A federal judge in San Francisco stopped the destruction of millions of telephone records collected by the National Security Agency more than five years ago.
U.S. District Judge Jeffrey White, who is overseeing an invasion-of-privacy lawsuit against the agency, issued a nationwide order Monday to safeguard evidence until March 19, when he will hold a hearing on extending the deadline further.
The secret federal court that approved the agency's surveillance has required that documents be purged after five years for privacy reasons. On Friday, the Foreign Intelligence Surveillance Court denied the federal government's request to keep the records for the sake of pending lawsuits.

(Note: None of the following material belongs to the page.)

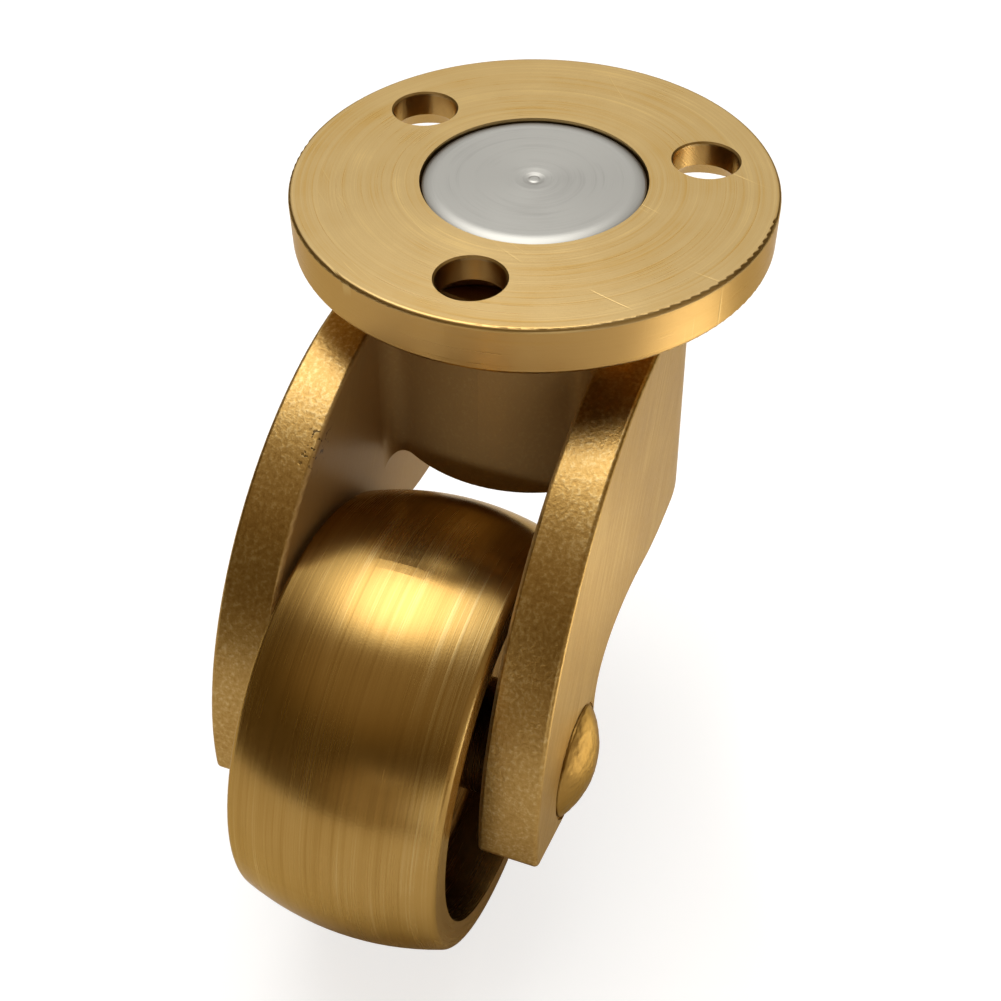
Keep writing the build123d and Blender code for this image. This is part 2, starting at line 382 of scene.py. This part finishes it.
def rounded(points, radii, steps=5):
    """The line through the points (distance from the axis, place along it), with its inner corners
    rounded by the radii, one for each inner corner."""
    line = [Vector(points[0])]
    for before, corner, after, size in zip(points, points[1:], points[2:], radii):
        corner = Vector(corner)
        to_before = (Vector(before) - corner).normalized()
        to_after = (Vector(after) - corner).normalized()
        half = to_before.angle(to_after) / 2
        if size <= 0 or half > math.radians(89):
            line.append(corner)
            continue
        reach = size / math.tan(half)
        start = corner + to_before * reach
        end = corner + to_after * reach
        for step in range(steps + 1):
            t = step / steps
            line.append((1 - t) ** 2 * start + 2 * t * (1 - t) * corner + t ** 2 * end)
    line.append(Vector(points[-1]))
    return line


def divided(line, longest):
    """The same line with more points, so that no run is longer than the given length."""
    fine = [line[0]]
    for start, end in zip(line, line[1:]):
        runs = max(1, math.ceil((end - start).length / longest))
        fine += [start.lerp(end, run / runs) for run in range(1, runs + 1)]
    return fine


def lathe(name, line, sides, to_frame, material, relief=None):
    """A closed turned mesh. The line runs from the axis to the axis, and relief moves its points."""
    places = []
    faces = []
    rings = []
    for radius, level in line:
        if radius < 1e-6:
            rings.append([len(places)])
            places.append(Vector((0.0, 0.0, level)))
            continue
        rings.append(list(range(len(places), len(places) + sides)))
        for side in range(sides):
            angle = math.tau * side / sides
            places.append(Vector((radius * math.cos(angle), radius * math.sin(angle), level)))
    for low, high in zip(rings, rings[1:]):
        for side in range(sides):
            after = (side + 1) % sides
            if len(low) == 1:
                faces.append((low[0], high[after], high[side]))
            elif len(high) == 1:
                faces.append((low[side], low[after], high[0]))
            else:
                faces.append((low[side], low[after], high[after], high[side]))
    if relief:
        places = [relief(place) for place in places]
    mesh = bpy.data.meshes.new(name)
    mesh.from_pydata([to_frame @ (place * MM) for place in places], [], faces)
    mesh.validate()
    mesh.shade_smooth()
    mesh.materials.append(material)
    piece = bpy.data.objects.new(name, mesh)
    bpy.context.scene.collection.objects.link(piece)
    return piece


def kingpin():
    """The steel pin: a head that falls away towards its rim, with a small nib in its middle."""
    nib = [(0.0, -0.10), (0.34, -0.11), (0.52, -0.17), (0.95, -0.09), (1.6, -0.052)]
    nib_radii = [0.1, 0.08, 0.12, 0.3]
    flat_end = (7.2, PIN_HEAD_TOP)
    falls = [(8.0 + 0.15 * step, PIN_HEAD_TOP - 0.23 * (step / 7) ** 2) for step in range(8)]
    side = [(PIN_HEAD_RADIUS, -0.36), (PIN_HEAD_RADIUS, PIN_HEAD_UNDERSIDE)]
    side_radii = [0.05, 0.12]
    neck = (PIN_SHANK_RADIUS, PIN_HEAD_UNDERSIDE)
    head = rounded([*nib, flat_end, *falls, *side, neck], nib_radii + [0.0] * 9 + side_radii)
    tail = rounded(
        [neck, (PIN_SHANK_RADIUS, PIN_TAIL_SEAT), (PIN_TAIL_RADIUS, PIN_TAIL_SEAT), (6.22, -23.9),
         (4.4, -24.95), (0.0, PIN_TAIL_END)],
        [0.0, 0.08, 0.1, 0.6], 8)
    line = divided(head + tail[1:], 1.2)
    return lathe("kingpin_turned", line, 192, Matrix.Identity(4), materials["pin_steel"])


RIVET_RISE = RIVET_HEAD_TIP - RIVET_HEAD_SHOULDER
RIVET_BALL = (RIVET_HEAD_RADIUS ** 2 + RIVET_RISE ** 2) / (2 * RIVET_RISE)


def hammered(place):
    """Moves a point of a rivet head inward, by the small flats and pits that the setting tool leaves."""
    if abs(place.z) < RIVET_HEAD_SHOULDER - 0.1:
        return place
    middle = Vector((0.0, 0.0, math.copysign(RIVET_HEAD_TIP - RIVET_BALL, place.z)))
    flats = 0.5 + 0.5 * noise.noise(place * 0.75)
    peel = 0.5 + 0.5 * noise.noise(place * 2.9)
    depth = 0.10 * flats + 0.05 * peel
    return place - (place - middle).normalized() * depth


def axle_rivet():
    """The brass axle, with a domed and hammered head at each end."""
    widest = math.asin(RIVET_HEAD_RADIUS / RIVET_BALL)
    centre = RIVET_HEAD_TIP - RIVET_BALL
    turns = [widest * step / 40 for step in range(40)]
    arc = [(RIVET_BALL * math.sin(turn), centre + RIVET_BALL * math.cos(turn)) for turn in turns]
    edge = rounded(
        [arc[-1], (RIVET_HEAD_RADIUS, RIVET_HEAD_SHOULDER), (RIVET_HEAD_RADIUS - 0.05, RIVET_HEAD_SEAT),
         (RIVET_SHANK_RADIUS, RIVET_HEAD_SEAT)],
        [0.16, 0.12], 6)
    half = [Vector(point) for point in arc] + edge[1:]
    other = [Vector((radius, -level)) for radius, level in reversed(half)]
    line = divided(half + other, 1.5)
    to_place = Matrix.Translation((AXLE_X * MM, 0.0, AXLE_Z * MM))
    to_axle = to_place @ Matrix.Rotation(math.radians(-90), 4, "X")
    return lathe("axle_rivet_hammered", line, 160, to_axle, materials["rivet_brass"], hammered)


for piece, node_name, slot_name in (
    (kingpin(), "kingpin", "pin_steel"),
    (axle_rivet(), "axle_rivet", "rivet_brass"),
):
    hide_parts(node_name)
    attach(piece, "horn")


# Floor: a pale sheet just under the wheel. From here on lengths are in metres.
FLOOR_LEVEL = cad_low.z - 0.0002
FLOOR_RADIUS = 0.45
FLOOR_SIDES = 128
floor_mesh = bpy.data.meshes.new("floor")
turns = [math.tau * side / FLOOR_SIDES for side in range(FLOOR_SIDES)]
rim = [(FLOOR_RADIUS * math.cos(turn), FLOOR_RADIUS * math.sin(turn), FLOOR_LEVEL) for turn in turns]
floor_mesh.from_pydata(rim, [], [tuple(range(FLOOR_SIDES))])
floor = bpy.data.objects.new("floor", floor_mesh)
bpy.context.scene.collection.objects.link(floor)
paper = bpy.data.materials.new("floor_paper")
paper.use_nodes = True
paper_nodes = Nodes(paper.node_tree)
paper_shader = paper.node_tree.nodes["Principled BSDF"]
paper_shader.inputs["Roughness"].default_value = 1.0
paper_shader.inputs["Specular IOR Level"].default_value = 0.0
# Seen directly, the sheet is lit through from below: it is nearly white, and its shadows are faint
lit_through = paper_nodes.node("ShaderNodeLightPath").outputs["Is Camera Ray"]
paper_tone = paper_nodes.mix(lit_through, (0.93, 0.93, 0.93, 1.0), (0.40, 0.40, 0.40, 1.0))
paper_nodes.feed(paper_shader.inputs["Base Color"], paper_tone)
paper_shader.inputs["Emission Color"].default_value = (1.0, 1.0, 1.0, 1.0)
paper_nodes.feed(paper_shader.inputs["Emission Strength"], paper_nodes.times(lit_through, 0.74))
floor_mesh.materials.append(paper)

# Soft studio light from all round. Each lobe is its direction, the angles in degrees where it is full
# and where it ends, and its brightness. The first shines in the plate's top and the second, nearly
# overhead, in the wheel and the legs' fronts. The others are overhead at the front, at the right, low at
# the front right and low at the front. Between the lobes the light is dim and warm.
LOBES = (
    ((-0.62, -0.20, 0.76), 25, 50, 1.05),
    ((-0.31, -0.20, 0.93), 8, 28, 3.6),
    ((0.30, -0.20, 0.93), 8, 42, 0.30),
    ((0.20, 0.90, 0.35), 10, 50, 0.34),
    ((0.88, 0.48, 0.12), 6, 20, 1.2),
    ((0.98, -0.05, 0.16), 4, 20, 0.38),
)
DIM = 0.13
BACKDROP = 1.05
WARM = (1.0, 0.68, 0.26, 1.0)
WHITE = (1.0, 0.995, 0.985, 1.0)
world = bpy.data.worlds.new("studio")
bpy.context.scene.world = world
world.use_nodes = True
sky = Nodes(world.node_tree)
direction = sky.node("ShaderNodeTexCoord").outputs["Generated"]
glow = DIM
for aim, full, end, power in LOBES:
    nearest, farthest = math.cos(math.radians(full)), math.cos(math.radians(end))
    glow = sky.add(sky.fit(sky.dot(direction, aim), farthest, nearest, 0.0, power), glow)
# Seen directly, the backdrop beyond the floor's edge is white
seen = sky.node("ShaderNodeLightPath").outputs["Is Camera Ray"]
background = world.node_tree.nodes["Background"]
sky.feed(background.inputs["Strength"], sky.blend(seen, glow, BACKDROP))
sky.feed(background.inputs["Color"], sky.mix(sky.fit(sky.add(glow, seen), DIM, 0.9), WARM, WHITE))


def spot(name, energy, degrees, blend, size, place, aim):
    """A spot light that stands at a place and shines at another. Size is the radius of its face."""
    light = bpy.data.lights.new(name, "SPOT")
    light.energy = energy
    light.spot_size = math.radians(degrees)
    light.spot_blend = blend
    light.shadow_soft_size = size
    lamp = bpy.data.objects.new(name, light)
    bpy.context.scene.collection.objects.link(lamp)
    lamp.location = place
    lamp.rotation_euler = (Vector(aim) - lamp.location).to_track_quat("-Z", "Y").to_euler()


# A small pool of light on the floor at the right, which shines in the plate's side
spot("pool", 3.3, 24, 0.8, 0.01, (0.0, 0.13, 0.10), (0.0, 0.068, FLOOR_LEVEL))
# A weak light from the front, which reaches the horn's body between the legs
spot("fill", 0.25, 7, 1.0, 0.008, (0.150, 0.012, 0.022), (0.012, 0.0, -0.019))

bpy.context.scene.view_settings.view_transform = "Standard"

# The camera, which was fitted to the photograph's plate, pin, holes and legs. Angles are in degrees,
# and the distance and the shifts are in plate radii.
AZIMUTH = 20.55
ELEVATION = 45.12
ROLL = -0.632
DISTANCE = 5.759
SHIFT_RIGHT = 0.137
SHIFT_UP = 1.316
UNIT = PLATE_RADIUS * MM
FOCAL_PIXELS = 1413.476
FRAME_PIXELS = 1001
SENSOR = 36.0

azimuth, elevation, roll = math.radians(AZIMUTH), math.radians(ELEVATION), math.radians(ROLL)
level = math.cos(elevation)
back = Vector((level * math.cos(azimuth), level * math.sin(azimuth), math.sin(elevation)))
level_right = Vector((0, 0, 1)).cross(back).normalized()
level_up = back.cross(level_right)
right = math.cos(roll) * level_right + math.sin(roll) * level_up
up = -math.sin(roll) * level_right + math.cos(roll) * level_up
camera_data = bpy.data.cameras.new("camera")
camera_data.sensor_width = SENSOR
camera_data.sensor_fit = "HORIZONTAL"
camera_data.lens = SENSOR * FOCAL_PIXELS / FRAME_PIXELS
camera_data.clip_start = 0.005
camera_data.clip_end = 20.0
camera = bpy.data.objects.new("camera", camera_data)
bpy.context.scene.collection.objects.link(camera)
stand = -(right * SHIFT_RIGHT + up * SHIFT_UP - back * DISTANCE) * UNIT
camera.matrix_world = Matrix.Translation(stand) @ Matrix((right, up, back)).transposed().to_4x4()
bpy.context.scene.camera = camera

The NSA, which has acknowledged obtaining phone numbers and other information on all U.S. calls, was prepared on Tuesday to destroy all records collected more than five years ago, according to court documents.
White said he was enforcing an order he had issued in an earlier NSA surveillance case that halted evidence from being destroyed.

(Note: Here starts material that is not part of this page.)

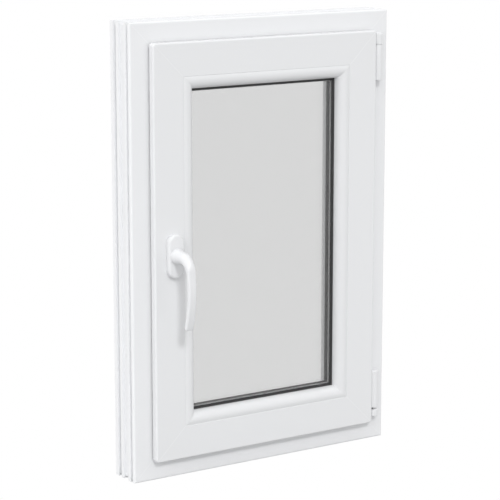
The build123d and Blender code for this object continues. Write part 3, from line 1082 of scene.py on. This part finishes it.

He wrote that "the Court would be unable to afford effective relief once the records are destroyed" and before he decided if their collection was legal. The plaintiffs in the lawsuits include civil rights, environmental and religious groups as well as gun organizations and marijuana advocates.
The NSA started collecting domestic phone call records in the wake of the Sept. 11, 2001, terrorist attacks. Since 2006, the agency has obtained warrants from the Foreign Intelligence Surveillance Court.
The White House referred questions on the NSA records to the Justice Department, which did not immediately respond to a request for comment.